**REQUEST:**
Print all the entries verbatim.

(Rows from a 3D modeling dataset)
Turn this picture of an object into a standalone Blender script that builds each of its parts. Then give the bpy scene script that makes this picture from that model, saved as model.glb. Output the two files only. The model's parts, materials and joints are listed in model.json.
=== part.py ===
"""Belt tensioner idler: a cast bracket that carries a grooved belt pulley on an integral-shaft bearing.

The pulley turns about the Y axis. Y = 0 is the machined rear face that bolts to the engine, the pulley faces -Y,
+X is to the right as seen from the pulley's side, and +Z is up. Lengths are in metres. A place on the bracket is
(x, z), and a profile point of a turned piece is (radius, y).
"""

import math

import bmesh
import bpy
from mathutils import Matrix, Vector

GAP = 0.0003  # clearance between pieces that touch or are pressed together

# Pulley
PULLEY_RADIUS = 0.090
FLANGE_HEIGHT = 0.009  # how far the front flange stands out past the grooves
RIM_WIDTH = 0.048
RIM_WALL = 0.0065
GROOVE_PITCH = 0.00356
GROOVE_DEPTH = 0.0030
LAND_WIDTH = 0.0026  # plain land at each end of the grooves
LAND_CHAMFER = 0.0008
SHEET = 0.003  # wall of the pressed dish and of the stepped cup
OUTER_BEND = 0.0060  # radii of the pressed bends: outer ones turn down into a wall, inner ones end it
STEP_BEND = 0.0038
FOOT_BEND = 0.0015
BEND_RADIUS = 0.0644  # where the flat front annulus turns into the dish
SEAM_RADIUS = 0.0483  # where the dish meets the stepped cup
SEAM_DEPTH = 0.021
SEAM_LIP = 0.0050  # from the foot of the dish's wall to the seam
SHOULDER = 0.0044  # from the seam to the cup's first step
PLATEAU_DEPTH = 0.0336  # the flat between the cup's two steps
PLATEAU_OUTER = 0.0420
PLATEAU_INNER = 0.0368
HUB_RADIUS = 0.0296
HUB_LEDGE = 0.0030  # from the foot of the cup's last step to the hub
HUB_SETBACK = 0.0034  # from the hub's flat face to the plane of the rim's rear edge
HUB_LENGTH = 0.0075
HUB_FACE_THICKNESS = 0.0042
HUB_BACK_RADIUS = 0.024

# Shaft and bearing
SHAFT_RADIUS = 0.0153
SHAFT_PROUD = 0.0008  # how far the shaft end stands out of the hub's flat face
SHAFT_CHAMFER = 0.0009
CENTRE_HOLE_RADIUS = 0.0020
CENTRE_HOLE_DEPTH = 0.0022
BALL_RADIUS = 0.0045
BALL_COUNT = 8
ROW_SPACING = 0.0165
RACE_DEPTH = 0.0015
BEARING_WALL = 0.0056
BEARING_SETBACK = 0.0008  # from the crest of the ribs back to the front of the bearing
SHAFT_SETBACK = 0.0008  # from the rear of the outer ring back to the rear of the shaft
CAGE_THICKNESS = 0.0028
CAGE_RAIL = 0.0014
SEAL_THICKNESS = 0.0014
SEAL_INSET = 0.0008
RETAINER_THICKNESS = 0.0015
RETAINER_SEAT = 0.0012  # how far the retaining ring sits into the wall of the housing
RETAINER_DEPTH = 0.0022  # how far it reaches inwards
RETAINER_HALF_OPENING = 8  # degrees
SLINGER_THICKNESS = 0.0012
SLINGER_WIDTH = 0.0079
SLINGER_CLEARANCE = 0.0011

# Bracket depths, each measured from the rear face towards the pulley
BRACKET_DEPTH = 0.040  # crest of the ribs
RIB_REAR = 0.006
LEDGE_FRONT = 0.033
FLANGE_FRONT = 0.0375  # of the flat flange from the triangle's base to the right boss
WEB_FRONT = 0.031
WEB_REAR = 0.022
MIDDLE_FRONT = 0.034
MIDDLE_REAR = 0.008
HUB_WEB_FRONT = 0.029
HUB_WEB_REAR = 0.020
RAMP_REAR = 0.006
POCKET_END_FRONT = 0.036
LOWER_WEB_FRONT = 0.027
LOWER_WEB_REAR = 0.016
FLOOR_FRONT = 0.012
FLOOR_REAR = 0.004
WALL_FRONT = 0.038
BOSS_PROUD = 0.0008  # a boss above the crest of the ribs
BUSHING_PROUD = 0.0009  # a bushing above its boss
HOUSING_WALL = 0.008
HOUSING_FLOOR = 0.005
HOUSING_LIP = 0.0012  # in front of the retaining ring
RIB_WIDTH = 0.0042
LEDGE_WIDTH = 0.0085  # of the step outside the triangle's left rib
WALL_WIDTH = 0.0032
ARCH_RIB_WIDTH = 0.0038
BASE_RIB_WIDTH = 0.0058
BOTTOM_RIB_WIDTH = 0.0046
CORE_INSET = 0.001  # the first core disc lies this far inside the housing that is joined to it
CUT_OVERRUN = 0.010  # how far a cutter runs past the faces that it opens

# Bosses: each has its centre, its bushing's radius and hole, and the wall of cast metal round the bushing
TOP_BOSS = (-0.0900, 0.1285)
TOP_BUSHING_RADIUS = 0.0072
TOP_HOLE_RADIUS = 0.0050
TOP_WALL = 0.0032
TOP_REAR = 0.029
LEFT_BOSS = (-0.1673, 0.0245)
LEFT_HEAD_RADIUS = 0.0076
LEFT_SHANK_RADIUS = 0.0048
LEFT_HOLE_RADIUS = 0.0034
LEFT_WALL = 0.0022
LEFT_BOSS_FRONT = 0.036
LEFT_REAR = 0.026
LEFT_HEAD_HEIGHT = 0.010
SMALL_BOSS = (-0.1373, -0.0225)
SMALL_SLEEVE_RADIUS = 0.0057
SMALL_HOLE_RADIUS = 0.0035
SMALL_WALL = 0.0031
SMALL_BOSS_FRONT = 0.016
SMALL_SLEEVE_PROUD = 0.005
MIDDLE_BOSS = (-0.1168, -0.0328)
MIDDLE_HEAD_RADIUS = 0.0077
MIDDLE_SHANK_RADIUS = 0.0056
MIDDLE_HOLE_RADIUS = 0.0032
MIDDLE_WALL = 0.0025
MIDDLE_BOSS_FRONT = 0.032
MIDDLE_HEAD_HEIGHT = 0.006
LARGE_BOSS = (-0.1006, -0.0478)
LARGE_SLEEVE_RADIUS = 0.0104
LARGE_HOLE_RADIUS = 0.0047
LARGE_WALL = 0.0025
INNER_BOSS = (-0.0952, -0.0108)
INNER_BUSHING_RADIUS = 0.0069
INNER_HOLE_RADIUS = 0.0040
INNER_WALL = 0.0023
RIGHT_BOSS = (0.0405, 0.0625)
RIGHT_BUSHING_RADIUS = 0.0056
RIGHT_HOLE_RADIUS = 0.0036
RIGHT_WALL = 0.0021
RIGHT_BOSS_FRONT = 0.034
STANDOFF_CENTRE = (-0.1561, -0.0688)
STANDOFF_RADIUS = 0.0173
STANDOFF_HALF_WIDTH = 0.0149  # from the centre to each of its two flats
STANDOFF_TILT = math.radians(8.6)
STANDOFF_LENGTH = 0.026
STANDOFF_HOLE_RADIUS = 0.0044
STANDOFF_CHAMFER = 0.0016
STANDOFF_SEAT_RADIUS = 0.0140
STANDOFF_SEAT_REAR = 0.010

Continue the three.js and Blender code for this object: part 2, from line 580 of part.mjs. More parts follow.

**EXPECTED OUTPUT:**
Turn this picture of an object into a standalone Blender script that builds each of its parts. Then give the bpy scene script that makes this picture from that model, saved as model.glb. Output the two files only. The model's parts, materials and joints are listed in model.json.
=== part.py ===
"""Belt tensioner idler: a cast bracket that carries a grooved belt pulley on an integral-shaft bearing.

The pulley turns about the Y axis. Y = 0 is the machined rear face that bolts to the engine, the pulley faces -Y,
+X is to the right as seen from the pulley's side, and +Z is up. Lengths are in metres. A place on the bracket is
(x, z), and a profile point of a turned piece is (radius, y).
"""

import math

import bmesh
import bpy
from mathutils import Matrix, Vector

GAP = 0.0003  # clearance between pieces that touch or are pressed together

# Pulley
PULLEY_RADIUS = 0.090
FLANGE_HEIGHT = 0.009  # how far the front flange stands out past the grooves
RIM_WIDTH = 0.048
RIM_WALL = 0.0065
GROOVE_PITCH = 0.00356
GROOVE_DEPTH = 0.0030
LAND_WIDTH = 0.0026  # plain land at each end of the grooves
LAND_CHAMFER = 0.0008
SHEET = 0.003  # wall of the pressed dish and of the stepped cup
OUTER_BEND = 0.0060  # radii of the pressed bends: outer ones turn down into a wall, inner ones end it
STEP_BEND = 0.0038
FOOT_BEND = 0.0015
BEND_RADIUS = 0.0644  # where the flat front annulus turns into the dish
SEAM_RADIUS = 0.0483  # where the dish meets the stepped cup
SEAM_DEPTH = 0.021
SEAM_LIP = 0.0050  # from the foot of the dish's wall to the seam
SHOULDER = 0.0044  # from the seam to the cup's first step
PLATEAU_DEPTH = 0.0336  # the flat between the cup's two steps
PLATEAU_OUTER = 0.0420
PLATEAU_INNER = 0.0368
HUB_RADIUS = 0.0296
HUB_LEDGE = 0.0030  # from the foot of the cup's last step to the hub
HUB_SETBACK = 0.0034  # from the hub's flat face to the plane of the rim's rear edge
HUB_LENGTH = 0.0075
HUB_FACE_THICKNESS = 0.0042
HUB_BACK_RADIUS = 0.024

# Shaft and bearing
SHAFT_RADIUS = 0.0153
SHAFT_PROUD = 0.0008  # how far the shaft end stands out of the hub's flat face
SHAFT_CHAMFER = 0.0009
CENTRE_HOLE_RADIUS = 0.0020
CENTRE_HOLE_DEPTH = 0.0022
BALL_RADIUS = 0.0045
BALL_COUNT = 8
ROW_SPACING = 0.0165
RACE_DEPTH = 0.0015
BEARING_WALL = 0.0056
BEARING_SETBACK = 0.0008  # from the crest of the ribs back to the front of the bearing
SHAFT_SETBACK = 0.0008  # from the rear of the outer ring back to the rear of the shaft
CAGE_THICKNESS = 0.0028
CAGE_RAIL = 0.0014
SEAL_THICKNESS = 0.0014
SEAL_INSET = 0.0008
RETAINER_THICKNESS = 0.0015
RETAINER_SEAT = 0.0012  # how far the retaining ring sits into the wall of the housing
RETAINER_DEPTH = 0.0022  # how far it reaches inwards
RETAINER_HALF_OPENING = 8  # degrees
SLINGER_THICKNESS = 0.0012
SLINGER_WIDTH = 0.0079
SLINGER_CLEARANCE = 0.0011

# Bracket depths, each measured from the rear face towards the pulley
BRACKET_DEPTH = 0.040  # crest of the ribs
RIB_REAR = 0.006
LEDGE_FRONT = 0.033
FLANGE_FRONT = 0.0375  # of the flat flange from the triangle's base to the right boss
WEB_FRONT = 0.031
WEB_REAR = 0.022
MIDDLE_FRONT = 0.034
MIDDLE_REAR = 0.008
HUB_WEB_FRONT = 0.029
HUB_WEB_REAR = 0.020
RAMP_REAR = 0.006
POCKET_END_FRONT = 0.036
LOWER_WEB_FRONT = 0.027
LOWER_WEB_REAR = 0.016
FLOOR_FRONT = 0.012
FLOOR_REAR = 0.004
WALL_FRONT = 0.038
BOSS_PROUD = 0.0008  # a boss above the crest of the ribs
BUSHING_PROUD = 0.0009  # a bushing above its boss
HOUSING_WALL = 0.008
HOUSING_FLOOR = 0.005
HOUSING_LIP = 0.0012  # in front of the retaining ring
RIB_WIDTH = 0.0042
LEDGE_WIDTH = 0.0085  # of the step outside the triangle's left rib
WALL_WIDTH = 0.0032
ARCH_RIB_WIDTH = 0.0038
BASE_RIB_WIDTH = 0.0058
BOTTOM_RIB_WIDTH = 0.0046
CORE_INSET = 0.001  # the first core disc lies this far inside the housing that is joined to it
CUT_OVERRUN = 0.010  # how far a cutter runs past the faces that it opens

# Bosses: each has its centre, its bushing's radius and hole, and the wall of cast metal round the bushing
TOP_BOSS = (-0.0900, 0.1285)
TOP_BUSHING_RADIUS = 0.0072
TOP_HOLE_RADIUS = 0.0050
TOP_WALL = 0.0032
TOP_REAR = 0.029
LEFT_BOSS = (-0.1673, 0.0245)
LEFT_HEAD_RADIUS = 0.0076
LEFT_SHANK_RADIUS = 0.0048
LEFT_HOLE_RADIUS = 0.0034
LEFT_WALL = 0.0022
LEFT_BOSS_FRONT = 0.036
LEFT_REAR = 0.026
LEFT_HEAD_HEIGHT = 0.010
SMALL_BOSS = (-0.1373, -0.0225)
SMALL_SLEEVE_RADIUS = 0.0057
SMALL_HOLE_RADIUS = 0.0035
SMALL_WALL = 0.0031
SMALL_BOSS_FRONT = 0.016
SMALL_SLEEVE_PROUD = 0.005
MIDDLE_BOSS = (-0.1168, -0.0328)
MIDDLE_HEAD_RADIUS = 0.0077
MIDDLE_SHANK_RADIUS = 0.0056
MIDDLE_HOLE_RADIUS = 0.0032
MIDDLE_WALL = 0.0025
MIDDLE_BOSS_FRONT = 0.032
MIDDLE_HEAD_HEIGHT = 0.006
LARGE_BOSS = (-0.1006, -0.0478)
LARGE_SLEEVE_RADIUS = 0.0104
LARGE_HOLE_RADIUS = 0.0047
LARGE_WALL = 0.0025
INNER_BOSS = (-0.0952, -0.0108)
INNER_BUSHING_RADIUS = 0.0069
INNER_HOLE_RADIUS = 0.0040
INNER_WALL = 0.0023
RIGHT_BOSS = (0.0405, 0.0625)
RIGHT_BUSHING_RADIUS = 0.0056
RIGHT_HOLE_RADIUS = 0.0036
RIGHT_WALL = 0.0021
RIGHT_BOSS_FRONT = 0.034
STANDOFF_CENTRE = (-0.1561, -0.0688)
STANDOFF_RADIUS = 0.0173
STANDOFF_HALF_WIDTH = 0.0149  # from the centre to each of its two flats
STANDOFF_TILT = math.radians(8.6)
STANDOFF_LENGTH = 0.026
STANDOFF_HOLE_RADIUS = 0.0044
STANDOFF_CHAMFER = 0.0016
STANDOFF_SEAT_RADIUS = 0.0140
STANDOFF_SEAT_REAR = 0.010

Continue the three.js and Blender code for this object: part 2, from line 580 of part.mjs. More parts follow.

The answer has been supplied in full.